I tried to fix most of the issues you mentioned above. Instead of the
overriding revision module, now the new hooks are used to add the revisions'
flagging data.

It seems to work this way on my install, though there's perhaps one thing that
could be fixed:
As the DB functions in ApiBase/ApiQueryBase are protected, I can't use them in
the hook function. So I had to make another call to wfGetDB(). Don't know, if
that makes any difference?

Like Aaron said, wfGetDB() isn't the end of the world. You can get around this and other stuff by putting your hook function in a class that extends ApiQueryBase. If you do that, you can also use addTables() and friends.

  • Isn't if ($pageid !== "_element" && isset($page['revisions'])) kind of redundant? _element elements are never arrays, so isset($page['revisions']) should be enough. Same for isset($rev['revid'])
  • You don't need $singlePageid, array_values($revids) works just as well as array_keys() (which you do use)
  • In fact, the special case of having one revid shouldn't be a special case at all: IIRC, makeList() knows how to handle one-element arrays correctly
  • You probably want to improve readability a little bit by moving up the fr_user=user_id to right after the $fields assignment (although it's not that big a deal) and by commenting on how the $revids array works (it's array(revid => array(pageid, index)), and it doesn't become clear what the index is needed for until about 50 lines later)

Patch with hook functions in own class / code tweaks

Like Aaron said, wfGetDB() isn't the end of the world. You can get around this
and other stuff by putting your hook function in a class that extends
ApiQueryBase. If you do that, you can also use addTables() and friends.

Done. Thanks for the hint :)

  • Isn't if ($pageid !== "_element" && isset($page['revisions'])) kind of

redundant? _element elements are never arrays, so isset($page['revisions'])
should be enough. Same for isset($rev['revid'])

Er, if $page is a string, PHP converts $page['revisions'] to $page[0], so isset(...) is always true. I tried to change the line to ´´if (array_key_exists('revisions',(array)$page))'', which seems to work, now.

  • You don't need $singlePageid, array_values($revids) works just as well as

array_keys() (which you do use)

  • In fact, the special case of having one revid shouldn't be a special case at

all: IIRC, makeList() knows how to handle one-element arrays correctly

  • You probably want to improve readability a little bit by moving up the

fr_user=user_id to right after the $fields assignment (although it's not that
big a deal) and by commenting on how the $revids array works (it's array(revid

> array(pageid, index)), and it doesn't become clear what the index is needed

for until about 50 lines later)

Right, I simplified the loop thing a bit, so it should be easier to read, now.

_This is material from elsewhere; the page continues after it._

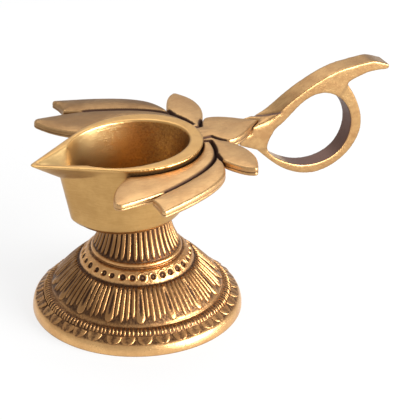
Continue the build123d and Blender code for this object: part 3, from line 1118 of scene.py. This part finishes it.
def make_floor():
    """White paper under the lamp, which glows for the camera but keeps its shadows."""
    mesh = bpy.data.meshes.new("floor")
    corners = [(-1, -1), (1, -1), (1, 1), (-1, 1)]
    mesh.from_pydata(
        [(x * FLOOR_HALF, y * FLOOR_HALF, 0) for x, y in corners], [], [(0, 1, 2, 3)],
    )
    floor = link("floor", mesh)
    paper = bpy.data.materials.new("white paper")
    paper.use_nodes = True
    nodes, links = paper.node_tree.nodes, paper.node_tree.links
    surface = nodes["Principled BSDF"]
    surface.inputs["Base Color"].default_value = (PAPER, PAPER, PAPER, 1)
    surface.inputs["Roughness"].default_value = 0.9
    glow = nodes.new("ShaderNodeEmission")
    glow.inputs["Color"].default_value = (1, 1, 1, 1)
    glow.inputs["Strength"].default_value = 1.0
    lighten = nodes.new("ShaderNodeMath")
    lighten.operation = "MULTIPLY"
    lighten.inputs[1].default_value = PAPER_GLOW
    links.new(seen_by(nodes, links, "Is Camera Ray", "Is Glossy Ray"), lighten.inputs[0])
    mix = nodes.new("ShaderNodeMixShader")
    links.new(lighten.outputs[0], mix.inputs[0])
    links.new(surface.outputs[0], mix.inputs[1])
    links.new(glow.outputs[0], mix.inputs[2])
    links.new(mix.outputs[0], nodes["Material Output"].inputs["Surface"])
    mesh.materials.append(paper)


def make_world():
    """White to the camera, and a soft even light of ROOM_LEVEL on the lamp."""
    world = bpy.data.worlds.new("studio")
    bpy.context.scene.world = world
    world.use_nodes = True
    nodes, links = world.node_tree.nodes, world.node_tree.links
    background = nodes["Background"]
    background.inputs["Color"].default_value = (1, 1, 1, 1)
    level = nodes.new("ShaderNodeMapRange")
    level.inputs["To Min"].default_value = ROOM_LEVEL
    level.inputs["To Max"].default_value = 1.0
    seen = seen_by(nodes, links, "Is Camera Ray", "Is Transmission Ray")
    links.new(seen, level.inputs["Value"])
    links.new(level.outputs[0], background.inputs["Strength"])


def place_facing(piece, place, target):
    """Puts a lamp or the camera in its place, turned towards a target."""
    bpy.context.scene.collection.objects.link(piece)
    piece.location = place
    piece.rotation_mode = "QUATERNION"
    piece.rotation_quaternion = (Vector(target) - Vector(place)).to_track_quat("-Z", "Y")


def lamp(name, place, target, size, power):
    light = bpy.data.lights.new(name, "AREA")
    light.size = size
    light.energy = power
    place_facing(bpy.data.objects.new(name, light), place, target)


def make_camera():
    data = bpy.data.cameras.new("camera")
    data.sensor_width = 36.0
    data.lens = CAMERA_LENS
    data.clip_start, data.clip_end = 0.01, 20
    camera = bpy.data.objects.new("camera", data)
    place_facing(camera, CAMERA_PLACE, CAMERA_TARGET)
    bpy.context.scene.camera = camera


make_floor()
make_world()
make_camera()
lamp("key", (0.42, -0.56, 0.22), (0, 0, 0.05), 0.50, 11.0)
lamp("back", (0.15, 0.32, 0.60), (0.02, 0, 0.05), 0.50, 1.3)
bpy.context.scene.view_settings.view_transform = "Standard"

attachment flaggedrevsapi.patch ignored as obsolete

(In reply to comment #20)

Created an attachment (id=5345) [details]
Patch with hook functions in own class / code tweaks

Like Aaron said, wfGetDB() isn't the end of the world. You can get around this
and other stuff by putting your hook function in a class that extends
ApiQueryBase. If you do that, you can also use addTables() and friends.

Done. Thanks for the hint :)

Oh wait, actually subclassing ApiQueryBase doesn't help at all here. I don't know what I was smoking when I wrote that. addTables() and friends seem to be public.

The patch as it is looks good, aside from two minor things:

  • Making FlaggedRevsApiHooks extend ApiQueryBase turns out not to do any good after all (my mistake)
  • Using $wgFlaggedRevsNamespaces for ornamespace's PARAM_TYPE doesn't seem like a good idea to me; I think you'd be better off using PARAM_TYPE => 'namespace', because that'll let users query namespaces that used to have FlaggedRevs enabled but don't anymore

If these two issues are fixed, the patch is good enough IMO. Of course Aaron has to greenlight it as well.

added flagged_level_text output field, changed namespace param

  • Making FlaggedRevsApiHooks extend ApiQueryBase turns out not to do any good

after all (my mistake)

I think your first thought here was the right one: as it seems I can only access ApiQueryBase' protected functions, if I call them from within a subclass of it.

  • Using $wgFlaggedRevsNamespaces for ornamespace's PARAM_TYPE doesn't seem like

a good idea to me; I think you'd be better off using PARAM_TYPE => 'namespace',
because that'll let users query namespaces that used to have FlaggedRevs
enabled but don't anymore

Changed it to parameter type 'namespace' and also made it a multivalue parameter, perhaps someone might want to query more than one ns at at time..

I also added 'flagged_level_text' fields in the output as you suggested above.

Attached:

(In reply to comment #23)

Created an attachment (id=5398) [details]
added flagged_level_text output field, changed namespace param

  • Making FlaggedRevsApiHooks extend ApiQueryBase turns out not to do any good

after all (my mistake)

I think your first thought here was the right one: as it seems I can only
access ApiQueryBase' protected functions, if I call them from within a subclass
of it.

Really? Does removing 'extends ApiQueryBase' from FlaggedRevsApiHooks break stuff? That surprises me.

I'll take a closer look at this patch in a moment, and I'll probably apply it today.

w00t. Thanks a lot! Hope it won't get reverted too soon ;)

I’d like also to have access to the ‘size’ and ‘watched’ GET parameters of the special:-page in the flagged revisions API when retrieving oldreviewedpages.

I forgot filtering by ‘category’. (By the way: Is it possible to make filtering by category recursive (by providing the max recursing depth of course). Would it consume to much resources?)